Apartment lessees risk even more with short-term letting. The Austrian Rent Act allows contractual subletting prohibitions for good cause, for example if the rented property is to be sublet in its entirety or if subletting is carried out in return for a disproportionately high sublease rate. Property owners as lessors also make regular use of this option. Short-term letting is often a reason for termination, which is also confirmed by an Austrian Supreme Court judgement from 2018 (7 Ob 189/17w). In this case, the short-term lessor also used the condominium rented out by her at least partially herself. Thus, the reason for termination of the entire subletting – which “usually” affects short-term letting – was not fulfilled. However, the Austrian Supreme Court still considered the request for termination to be justified, as the apartment was sublet for a disproportionately high fee. This is generally the case when the rent received for the sublet exceeds the main rent by 80% or more. The Supreme Court did not make this comparison on a monthly basis but in such a way that it reduced the main rent for the apartment to a daily rent and then compared it with the remuneration charged for the subletting. However, this does not affect the “normal case” of subletting an otherwise vacant dwelling in its entirety; this case remains problematic under tenancy law, no matter how high or low the price charged is.
What other legal aspects have to be taken into account regarding the lease?
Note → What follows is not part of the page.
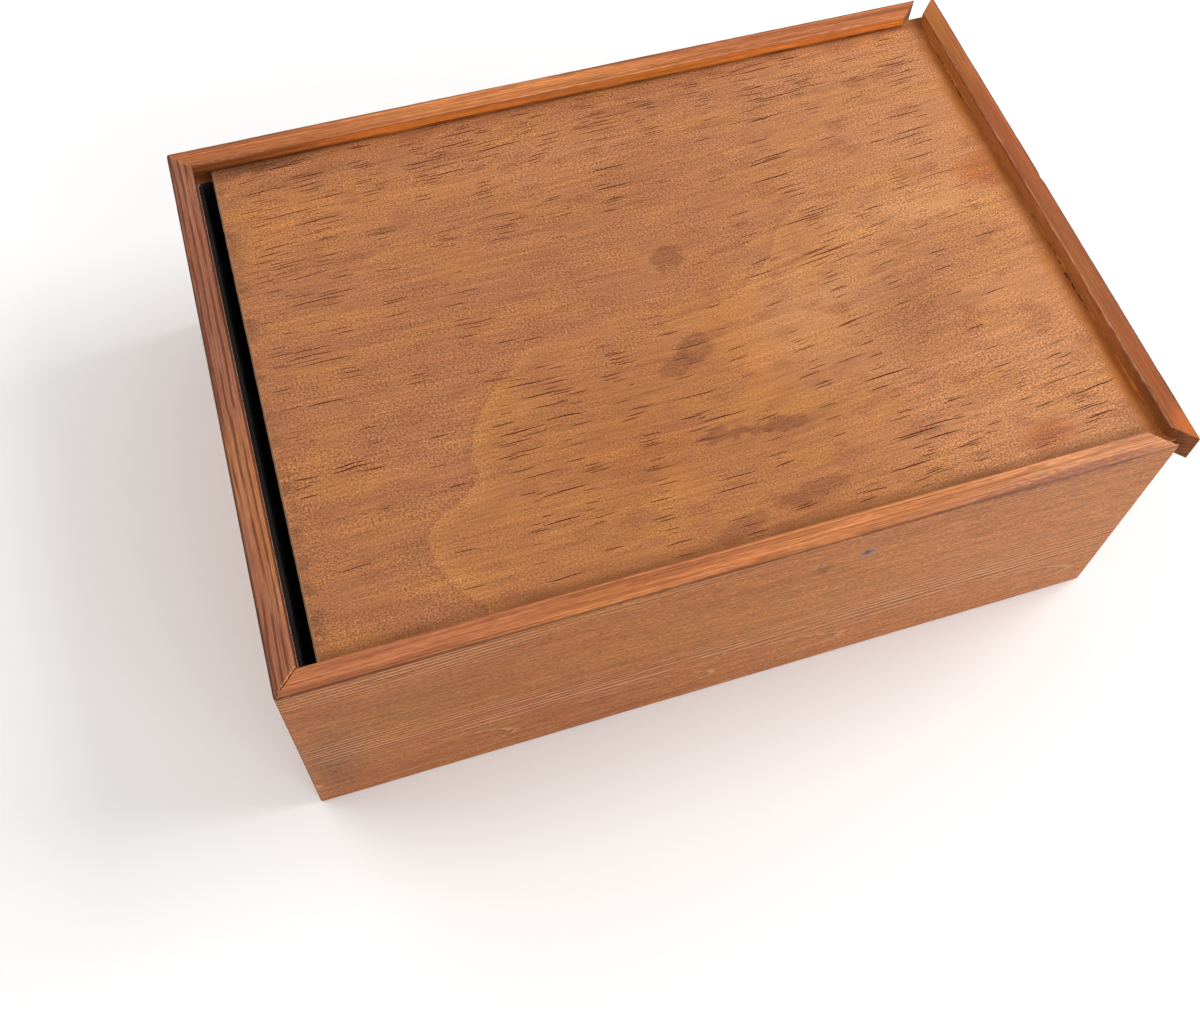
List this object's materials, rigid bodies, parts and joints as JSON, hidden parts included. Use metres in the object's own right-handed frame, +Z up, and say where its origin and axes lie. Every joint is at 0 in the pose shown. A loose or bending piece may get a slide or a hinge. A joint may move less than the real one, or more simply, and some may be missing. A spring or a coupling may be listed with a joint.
{
  "type": "sliding lid box",
  "caption": "Lined wooden jewelry box with mitred walls and a flat plywood lid that slides out along grooves by a pull rail at one end.",
  "frame": {"origin": "centre of the flat underside of the box body, below the middle of its interior", "axes": "+X along the long side, the way the lid slides open; +Y towards the rear wall; +Z up"},
  "size_m": [0.2875, 0.2, 0.1],
  "materials": {
    "stained_pine": "brown stain, satin, open grain",
    "rail_pine": "redder brown stain, satin, worn edges",
    "lid_plywood": "golden brown stain on plywood, satin",
    "base_plywood": "lightly stained plywood, matt",
    "lining_card": "pale pulp board, matt",
    "black_velvet": "short black pile"
  },
  "bodies": {
    "box": {"front_wall": "stained_pine", "rear_wall": "stained_pine", "left_end_wall": "stained_pine", "right_end_wall": "stained_pine", "base_panel": "base_plywood", "front_liner_card": "lining_card", "rear_liner_card": "lining_card", "left_liner_card": "lining_card", "right_liner_card": "lining_card", "floor_liner_card": "lining_card", "front_velvet": "black_velvet", "rear_velvet": "black_velvet", "left_velvet": "black_velvet", "right_velvet": "black_velvet", "floor_velvet": "black_velvet"},
    "lid": {"lid_panel": "lid_plywood", "lid_pull_rail": "rail_pine"}
  },
  "joints": [
    {"name": "lid_slide", "type": "slide", "parent": "box", "child": "lid", "axis": [1, 0, 0], "range_m": [-0.007, 0.27]}
  ]
}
In principle, “mere room rent” is not subject to trade law, but only accommodation. Whether it is the one or the other depends on the ancillary services provided (e.g. daily cleaning of towels and bed linen constitutes an accommodation business, but the mere final cleaning of the linen is harmless). At least until a decision of the Austrian Administrative Court in February 2019 (Ra 2018/04/0144), this was the common opinion; however, the Administrative Court again questions this distinction by including the external appearance and considering the offering via an internet platform as sufficient for a commercial enterprise, irrespective of the fact that only a final cleaning was performed. Even if the letting is in principle subject to the trade regulations (which could be the case in many cases in the future), this does not yet mean an insurmountable hurdle, because under certain conditions (maximum ten beds) it is not a regulated but a free trade for which no certificate of competence is required. Even if this limit is exceeded, some short-term lessors (with an academic background) may find unexpected solutions, as a regulated hotel and restaurant business can be run with any university degree. The only “downer” remaining are the chamber fees and the commercial social insurance. Overall, the requirements of trade law still seem to be easier to meet than some of those created by the civil courts.
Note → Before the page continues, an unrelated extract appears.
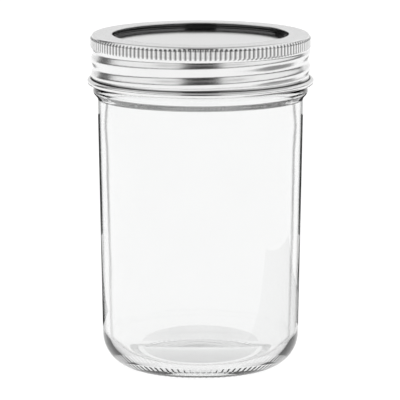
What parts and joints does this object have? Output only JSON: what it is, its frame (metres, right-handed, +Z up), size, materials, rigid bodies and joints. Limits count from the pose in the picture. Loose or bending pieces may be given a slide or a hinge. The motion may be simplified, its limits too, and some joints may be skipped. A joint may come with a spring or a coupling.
{
  "type": "sourdough starter jar",
  "caption": "Clear wide-mouth glass storage jar with a rounded heel, closed by a flat metal lid with a sealing ring under a knurled screw band with a rolled foot.",
  "frame": {"origin": "centre of the ring that the jar stands on", "axes": "+Z up along the jar's axis, from the base to the closure; -Y faces the viewer"},
  "size_m": [0.0922, 0.0922, 0.137],
  "materials": {
    "clear_glass": "polished clear soda-lime glass, colourless",
    "lid_tinplate": "bright tin-plated sheet, smooth, faint rolling grain",
    "sealing_compound": "soft pale grey lining compound, satin",
    "band_tinplate": "bright tin-plated sheet, rolled and knurled"
  },
  "bodies": {
    "jar": {"glass_jar": "clear_glass"},
    "lid": {"lid_disc": "lid_tinplate", "sealing_ring": "sealing_compound"},
    "band": {"screw_band": "band_tinplate"}
  },
  "joints": [
    {"name": "lid_lift", "type": "slide", "parent": "jar", "child": "lid", "axis": [0, 0, 1], "range_m": [0, 0.08]},
    {"name": "band_turn", "type": "hinge", "parent": "lid", "child": "band", "pos_m": [0, 0, 0.127], "axis": [0, 0, 1], "range_deg": [0, 450]}
  ]
}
The local tax, which is due in Vienna for a stay of less than three months, plays a role in tax law. It remains to be seen whether and how building law will also play a role here in the future.
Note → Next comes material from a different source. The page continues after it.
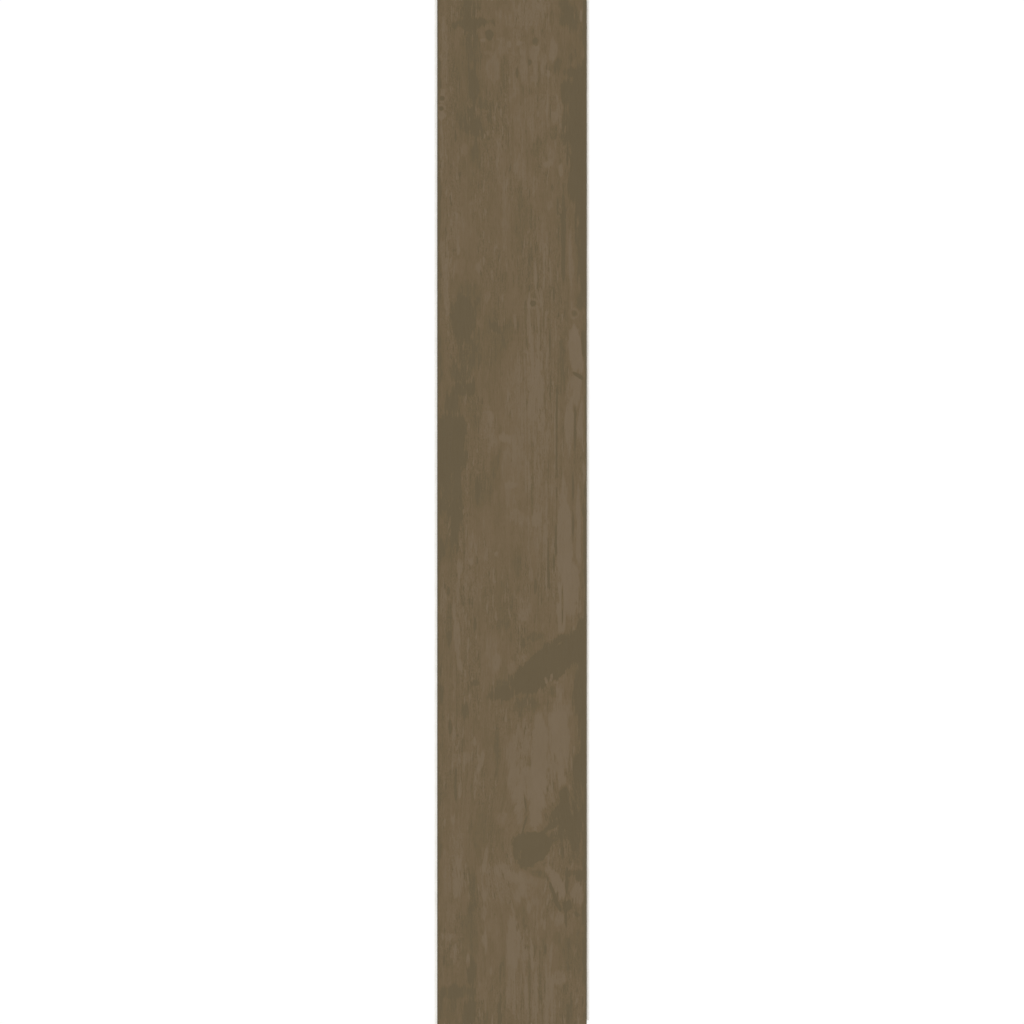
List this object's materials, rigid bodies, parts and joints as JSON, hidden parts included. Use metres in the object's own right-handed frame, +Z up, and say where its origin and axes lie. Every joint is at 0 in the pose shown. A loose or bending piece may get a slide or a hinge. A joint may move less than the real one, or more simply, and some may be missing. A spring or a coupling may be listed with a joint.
{
  "type": "rigid core vinyl plank",
  "caption": "Rigid core vinyl floor plank with a brown oak print, bevelled long edges and a click lock milled into all four sides.",
  "frame": {"origin": "on the underside, below the middle of the wearing face between its four joint lines", "axes": "+X across the plank towards the lower lip, +Y along the grain towards the end with the lower lip, +Z up out of the wearing face"},
  "size_m": [0.1836, 1.2241, 0.005],
  "materials": {
    "plank": "matt, embossed wood-grain print on the face, painted bevels, plain mineral core on the edges and underside"
  },
  "bodies": {
    "root": {"plank": "plank"}
  },
  "joints": []
}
Lately, the recently published government program of the new turquoise-green Austrian government has also proclaimed that measures shall be assessed to ensure that “apartments that have been built to meet the year-round housing needs are available to the people living here.” More precisely, the use of private housing for tourist purposes shall be limited to a maximum of 90 days per year, in addition to an obligation for short-term lessors to register at the tax office. Where and how these measures will be implemented, remains to be seen.
In summary, whether tenant or owner, short-term letting is in many cases prohibited by standards and agreements of civil law. In order not to expose oneself to the risk of a lawsuit, everyone who plans to rent out a flat for a short period of time should inform himself well in advance whether he or she is allowed to do so under the rental or condominium ownership contract, especially considering imminent legal developments.